In an interview with Karen News, Padoh Saw Thaw Thi Bweh, Secratry of the Karen National Union, warned that the situation in Burma was not yet stable enough to see the safe return of refugees from Thailand.

“We, the KNU, firmly decided that if there is not yet political stability and a permanent ceasefire in Myanmar, it is not appropriate to repatriate the refugees,” Padoh Thaw Thi Bweh said, adding, “The Thai junta has assured us that they will not force the refugees to return home.”

Padoh Thaw Thi Bweh said that if efforts were made to return refugees in an unsafe manner in the future, the KNU would try and block such efforts. “If the Thai junta forces the refugees to return home or other organization would like to forcibly repatriate the refugees, we, the KNU, would like to prevent those plans. The refugees should not be forcibly repatriated unless they are repatriated with dignity as a group of human being with their fundamental rights to security, shelter, and food along with the process,” he said.

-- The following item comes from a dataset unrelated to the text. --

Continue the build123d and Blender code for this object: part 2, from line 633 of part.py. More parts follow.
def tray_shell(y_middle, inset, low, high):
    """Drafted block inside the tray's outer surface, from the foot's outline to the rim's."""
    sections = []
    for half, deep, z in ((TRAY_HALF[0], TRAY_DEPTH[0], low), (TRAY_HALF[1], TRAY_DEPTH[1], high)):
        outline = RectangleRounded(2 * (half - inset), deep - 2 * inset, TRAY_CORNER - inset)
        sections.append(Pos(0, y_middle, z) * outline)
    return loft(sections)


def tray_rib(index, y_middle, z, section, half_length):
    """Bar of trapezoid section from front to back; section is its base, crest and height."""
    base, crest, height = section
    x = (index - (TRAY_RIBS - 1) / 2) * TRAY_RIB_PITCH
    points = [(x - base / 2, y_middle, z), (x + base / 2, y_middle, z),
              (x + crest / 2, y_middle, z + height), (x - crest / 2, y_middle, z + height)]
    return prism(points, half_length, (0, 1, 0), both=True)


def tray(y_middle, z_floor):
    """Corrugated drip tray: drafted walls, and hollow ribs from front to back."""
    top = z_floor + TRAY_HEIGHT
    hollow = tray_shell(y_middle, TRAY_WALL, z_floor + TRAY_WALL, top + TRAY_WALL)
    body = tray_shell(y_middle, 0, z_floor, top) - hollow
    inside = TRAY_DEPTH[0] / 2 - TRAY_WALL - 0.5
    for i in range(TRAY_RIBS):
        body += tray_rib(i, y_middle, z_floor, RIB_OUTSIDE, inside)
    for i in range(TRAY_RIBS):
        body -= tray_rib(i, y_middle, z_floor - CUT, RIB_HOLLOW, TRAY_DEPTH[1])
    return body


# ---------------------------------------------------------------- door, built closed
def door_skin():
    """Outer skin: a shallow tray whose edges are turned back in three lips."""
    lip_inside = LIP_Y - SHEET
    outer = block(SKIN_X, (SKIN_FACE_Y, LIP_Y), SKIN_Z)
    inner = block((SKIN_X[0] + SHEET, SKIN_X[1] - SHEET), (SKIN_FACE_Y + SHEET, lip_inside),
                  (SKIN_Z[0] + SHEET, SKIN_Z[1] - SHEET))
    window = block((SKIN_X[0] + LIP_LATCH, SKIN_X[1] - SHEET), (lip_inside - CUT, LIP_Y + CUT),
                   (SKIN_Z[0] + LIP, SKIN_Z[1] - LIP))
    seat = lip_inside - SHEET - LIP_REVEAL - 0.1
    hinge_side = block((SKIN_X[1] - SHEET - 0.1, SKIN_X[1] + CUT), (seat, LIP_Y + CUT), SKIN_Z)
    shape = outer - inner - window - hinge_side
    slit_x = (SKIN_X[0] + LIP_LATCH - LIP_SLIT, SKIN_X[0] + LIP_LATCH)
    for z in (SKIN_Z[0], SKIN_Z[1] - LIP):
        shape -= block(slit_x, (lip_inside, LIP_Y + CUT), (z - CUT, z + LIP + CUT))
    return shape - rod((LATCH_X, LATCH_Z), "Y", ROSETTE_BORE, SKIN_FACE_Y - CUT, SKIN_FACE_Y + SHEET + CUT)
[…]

Padoh Thaw Thi Bweh said that a lack of information from the Thai government, the National Council for Peace and Order (NCPO), camp authorities and NGO’s tasked with assisting refugees was stoking fears of forced return.

“If the committees (the UNHCR) formally meet with the camps’ leaders and camps’ committees and inform them about the Thai authorities’ conducting refugees’ census or head counting process clearly with accurate reasons, the refugees will not be scared of the insecurity,” he said, adding that the Karen Refugee Committee would try and fill the information gap, “the refugees directly belong to the KRC and the KRC is responsible to inform them clearly so they will feel relieved.”

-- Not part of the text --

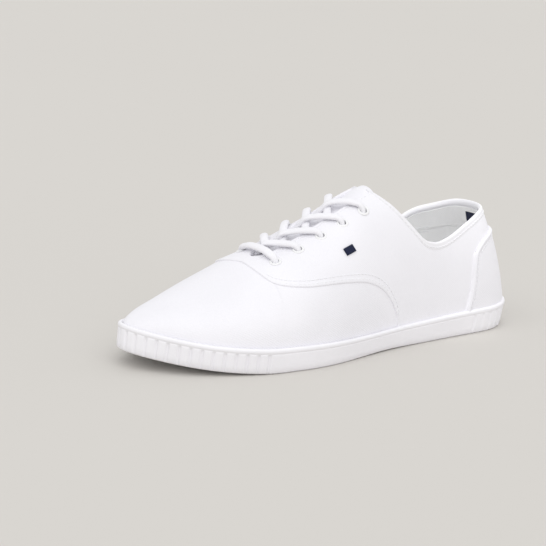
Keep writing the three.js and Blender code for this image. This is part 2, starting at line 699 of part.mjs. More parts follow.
// Flanged ring set through the quarter, its axis along the face's own direction
function eyeletGeometry() {
  const bore = EYELET_HOLE / 2;
  const barrel = EYELET_BARREL / 2;
  const flange = EYELET_FLANGE / 2;
  const bevel = FLANGE_HEIGHT / 2;
  const end = -CANVAS - LAP_STEP;
  const profile = [
    [bore, end], [barrel, end], [barrel, GAP], [flange, GAP], [flange - bevel, GAP + FLANGE_HEIGHT],
    [bore, GAP + FLANGE_HEIGHT], [bore, end],
  ];
  return weld(new THREE.LatheGeometry(profile.map(([r, h]) => new THREE.Vector2(r, h)), EYELET_SIDES));
}

// Flat cord through chosen points, its broad side lying on the shoe
function laceRun(route) {
  const places = route.map(({ along, across, out }) => acrossLast(along, across, out));
  const points = new THREE.CatmullRomCurve3(places).getPoints(LACE_STEPS);
  const { normal } = quarterFrame({ along: route[1].along, across: 0 }, LAP_STEP);
  const sections = points.map((point, k) => {
    const next = points[Math.min(k + 1, points.length - 1)];
    const ahead = next.clone().sub(points[Math.max(k - 1, 0)]).normalize();
    const aside = ahead.clone().cross(normal).normalize();
    const above = aside.clone().cross(ahead).normalize();
    return Array.from({ length: LACE_SIDES }, (_, s) => {
      const angle = (2 * Math.PI * (s + 0.5)) / LACE_SIDES;
      return point.clone()
        .addScaledVector(aside, (LACE_WIDTH / 2) * Math.cos(angle))
        .addScaledVector(above, (LACE_THICKNESS / 2) * Math.sin(angle));
    });
  });
  const last = LACE_SIDES - 1;
  const caps = Array.from({ length: LACE_SIDES / 2 - 1 }, (_, k) => [k, k + 1, last - 1 - k, last - k]);
  return sweep(sections, caps);
}

const LACE_REST = LACE_THICKNESS / 2 + LACE_GAP;
const OVER_EYELET = LAP_STEP + GAP + FLANGE_HEIGHT + LACE_REST;
const OVER_EDGE = LAP_STEP + LACE_REST;
const OVER_TONGUE = LACE_REST - CANVAS - 2 * GAP - BINDING_THICKNESS;

// One leg: out from under the quarter's edge at a row, across, and over the other edge to the next row
function laceLeg(row, side, height) {
  const lead = row === 0 ? FIRST_LEAD : LACE_LEAD;
  const from = eyeletPlace(row, side).along + lead / SOLE_LENGTH;
  const to = eyeletPlace(row + 1, -side);
  const edge = throatHalf(from);
  const start = side * (edge - LACE_HIDDEN);
  const at = (across, out) => {
    const share = clamp((across - start) / (to.across - start), 0, 1);
    return { along: mix(from, to.along, share), across, out };
  };
  return laceRun([
    at(start, OVER_TONGUE),
    at(start / 2, mix(OVER_TONGUE, height, 0.5)),
    at(0, height),
    at(-side * (edge - LACE_HIDDEN), Math.max(OVER_EDGE, height)),
    at(-side * (edge + LACE_HIDDEN), OVER_EYELET),
    at(to.across, OVER_EYELET),
  ]);
}

// Crossing of two legs: the one from the inner side lies on the one from the outer side
function laceCrossing(row) {
  const lower = toManifold(laceLeg(row, LATERAL, LACE_LOW));
  const upper = toManifold(laceLeg(row, MEDIAL, LACE_LOW + LACE_THICKNESS - LACE_BITE));
  return fromManifold(lower.add(upper));
}

// Straight bar over the first row
function laceBar() {
  const { along } = eyeletPlace(0, LATERAL);
  return laceRun([-1, -0.6, 0, 0.6, 1].map((share) => (
    { along, across: share * EYELET_SPREAD, out: OVER_EYELET }
  )));
}

// Small plain tab of woven tape, flat on the outer quarter, in line with the eyelets
function tabGeometry() {
  const along = alongOf(TAB_AHEAD);
  const out = LAP_STEP + GAP + TAB_THICKNESS / 2;
  const face = (u, v) => onLast(along + u / SOLE_LENGTH, LATERAL, TAB_UP + v, out);
  const point = face(0, 0);
  const normal = face(0, 1).sub(face(0, -1)).cross(face(1, 0).sub(face(-1, 0))).normalize();
  const row = quarterFrame(eyeletPlace(0, LATERAL), 0).point
    .sub(quarterFrame(eyeletPlace(EYELET_ROWS - 1, LATERAL), 0).point);
  const length = row.addScaledVector(normal, -row.dot(normal)).normalize();
  const height = normal.clone().cross(length);
  const frame = new THREE.Matrix4().makeBasis(length, height, normal).setPosition(point);
  return weld(new THREE.BoxGeometry(TAB_LENGTH, TAB_HEIGHT, TAB_THICKNESS)).applyMatrix4(frame);
}

// Plain tape on the lining inside the heel, under the binding
function tapeGeometry() {
  const face = -CANVAS - GAP;
  const half = lastFrame(0.5 / SOLE_LENGTH, face).half / blunt(0.5, HEEL_ROUND, HEEL_POWER);
  const wanted = (TAPE_WIDTH / 2) / half;
  const reach = (HEEL_ROUND * (1 - (1 - wanted ** HEEL_POWER) ** (1 / HEEL_POWER))) / SOLE_LENGTH;
  const alongs = [0, 0.25, 0.6, 1].map((share) => share ** HEEL_POWER * reach);
  const rows = Array.from({ length: TAPE_ROWS + 1 }, (_, k) => (
    -BINDING_DEPTH - GAP - TAPE_LENGTH * (1 - k / TAPE_ROWS)
  ));
  const sections = roundTrip(alongs).map(({ along, side }) => [
    ...rows.map((up) => fromEdge(along, side, up, face)),
    ...[...rows].reverse().map((up) => fromEdge(along, side, up, face - TAPE_THICKNESS)),
  ]);
  return sweep(sections, rows.slice(1).map((_, k) => [k, k + 1, 2 * TAPE_ROWS - k, 2 * TAPE_ROWS + 1 - k]));
}

// Colours and surfaces
const finish = (color, roughness) => () => new THREE.MeshStandardMaterial({ color, roughness, metalness: 0 });
const canvasCloth = finish(0xf4f4f6, 0.9);
const rubber = finish(0xf2f3f5, 0.55);
const cotton = finish(0xf0f0f0, 0.95);
const cord = finish(0xfafafa, 0.85);
const enamel = finish(0xf7f7f7, 0.35);
const navyTape = finish(0x1d2440, 0.8);

const shoe = new THREE.Group();

function add(name, geometry, material) {
  const mesh = new THREE.Mesh(geometry, material());
  mesh.name = name;
  shoe.add(mesh);
  return mesh;
}

add('sole', soleGeometry(), rubber);
add('insole', insoleGeometry(), cotton);
add('upper', upperGeometry(), canvasCloth);
add('tongue', tongueGeometry(), canvasCloth);
add('heel_patch', patchGeometry(), canvasCloth);
add('collar_binding', bindingGeometry(), cotton);
add('side_tab', tabGeometry(), navyTape);
add('heel_tape', tapeGeometry(), navyTape);
add('lace_bar', laceBar(), cord);
for (let row = 0; row + 1 < EYELET_ROWS; row += 1) add(`lace_crossing_${row + 1}`, laceCrossing(row), cord);
for (const [sideName, side] of [['lateral', LATERAL], ['medial', MEDIAL]]) {
  for (let row = 0; row < EYELET_ROWS; row += 1) {
    const { point, normal } = quarterFrame(eyeletPlace(row, side), LAP_STEP);
    const eyelet = add(`eyelet_${sideName}_${row + 1}`, eyeletGeometry(), enamel);
    eyelet.position.copy(point);
    eyelet.quaternion.setFromUnitVectors(new THREE.Vector3(0, 1, 0), normal);
  }
}

export default shoe;
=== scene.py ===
"""Looks of a low white canvas lace-up shoe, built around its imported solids.

The shoe is one left shoe, toe along +X, outer side along +Y. Sizes in the tables are millimetres,
and every mesh is written in metres. The cloth is laid over the same last as the solids: a section
at each place along the shoe, walked round from the foot of the cloth to the crest or free edge.
"""
import logging
import math
from dataclasses import dataclass
from enum import Enum
from functools import cache

import bmesh
import bpy
import numpy as np
from mathutils import Matrix, Vector


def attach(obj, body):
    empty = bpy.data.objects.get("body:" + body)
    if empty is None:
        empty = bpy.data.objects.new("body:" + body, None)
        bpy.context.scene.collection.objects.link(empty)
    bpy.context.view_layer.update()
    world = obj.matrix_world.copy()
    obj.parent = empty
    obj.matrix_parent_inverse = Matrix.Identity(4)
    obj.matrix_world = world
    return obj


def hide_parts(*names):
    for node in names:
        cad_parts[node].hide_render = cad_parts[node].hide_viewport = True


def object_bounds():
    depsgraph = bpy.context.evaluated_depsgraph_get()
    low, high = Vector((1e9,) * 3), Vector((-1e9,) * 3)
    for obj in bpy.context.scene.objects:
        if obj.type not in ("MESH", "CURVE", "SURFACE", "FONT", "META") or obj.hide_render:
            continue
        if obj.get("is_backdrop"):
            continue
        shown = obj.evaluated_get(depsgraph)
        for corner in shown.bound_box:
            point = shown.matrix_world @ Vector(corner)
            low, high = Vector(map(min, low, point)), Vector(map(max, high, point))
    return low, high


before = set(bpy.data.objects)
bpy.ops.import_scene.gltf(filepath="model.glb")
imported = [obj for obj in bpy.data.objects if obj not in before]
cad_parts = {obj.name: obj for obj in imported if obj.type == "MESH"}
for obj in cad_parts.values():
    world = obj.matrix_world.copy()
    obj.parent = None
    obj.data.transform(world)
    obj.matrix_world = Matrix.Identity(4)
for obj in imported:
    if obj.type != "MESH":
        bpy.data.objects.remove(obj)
CAD_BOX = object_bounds()
LOG = logging.getLogger("shoe")
MM = 0.001
ROOT = "root"
LATERAL = 1
MEDIAL = -1
CREST = math.pi / 2
MERGE = 2e-6  # metres under which two points are one
SLIVER = 1e-7  # metres under which an edge is nothing
HEEL_SIDE = -97.0  # place ahead of the origin where the heel's round has turned into the side
Array = np.ndarray
Colour = tuple[float, float, float, float]
Point = tuple[float, float, float]
GEOMETRY = "NodeSocketGeometry"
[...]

However, Padoh Thaw Thi Bweh voiced concern that reports in the regional media of meetings between Thai authorities and the commander-in-chief of Burma’s military – where the two parties agreed to work closely together on refugee repatriation – was a “severe” concern.

“The current Thai authority is the military regime, and they do or follow as the orders. Therefore, it is also a threat for the camps’ residents. At the same time their [Thai junta] meeting with the Myanmar General Min Aung Hlang also becomes a severe concern for us,” he said.

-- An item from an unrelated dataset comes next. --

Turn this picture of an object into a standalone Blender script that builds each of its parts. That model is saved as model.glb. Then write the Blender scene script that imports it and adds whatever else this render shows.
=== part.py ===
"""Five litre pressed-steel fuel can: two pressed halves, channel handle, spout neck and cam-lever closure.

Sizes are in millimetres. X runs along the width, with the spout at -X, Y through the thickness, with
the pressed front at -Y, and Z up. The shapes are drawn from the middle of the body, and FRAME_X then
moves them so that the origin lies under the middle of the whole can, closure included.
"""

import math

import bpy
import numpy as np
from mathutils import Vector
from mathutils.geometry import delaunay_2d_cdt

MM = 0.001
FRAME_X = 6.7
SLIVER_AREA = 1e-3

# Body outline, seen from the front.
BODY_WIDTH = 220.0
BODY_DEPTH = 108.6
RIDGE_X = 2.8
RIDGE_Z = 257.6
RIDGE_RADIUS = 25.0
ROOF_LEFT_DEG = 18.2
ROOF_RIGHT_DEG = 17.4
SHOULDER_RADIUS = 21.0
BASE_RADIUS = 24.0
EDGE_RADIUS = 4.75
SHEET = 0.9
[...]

Refugees have expressed growing fears that repatriation will occur in the near future, pointing out recent cuts to rations, reductions in camp services and a recent crackdown on long-existing, though until now laxly enforced, camp regulations by authorities – including harsh restrictions on movement – are making life harder for them.

Community based organisations working with refugees have also expressed concern that refugees are being ‘squeezed out’ by the recent changes.

Confusion has also abounded in regional media on the repatriation issue. Last month a Bangkok Post report warned that the Thai military might return refugees “within one year,” and that the UNHCR was preparing to provide land to refugees going back. UNHCR denied these reports as “untrue.” While in an official statement, Thailand’s Ministry of Foreign Affairs stated that refugees would be sent back in line with “humanitarian principles” but failed to precisely outline a timeframe or under what specific humanitarian criteria refugees would be repatriated.

Padoh Thaw Thi Bweh concluded that if the current situation in ethnic areas remained as it was, refugees should not return. “[Even] If there is still no absence of civil war, and the political conflicts are not yet solved, or no political stability, it is absolutely not appropriate to repatriate the refugees.”

A 2012 report by the New York based Human Rights Watch, entitled ‘Ad hoc and inadequate,’ criticized Thailand’s treatment of refugees as being “fragmented” and thus leaving them vulnerable to abuse, exploitation and deportation.

“Burmese refugees in Thailand face a stark choice: they can stay in one of the refugee camps along the border with Burma and be relatively protected from arrest and summary removal to Burma but without freedom to move or work. Or, they can live and work outside the camps, but typically without recognized legal status of any kind, leaving them at risk of arrest and deportation. It is a choice refugees should not be compelled to make,” the report stated.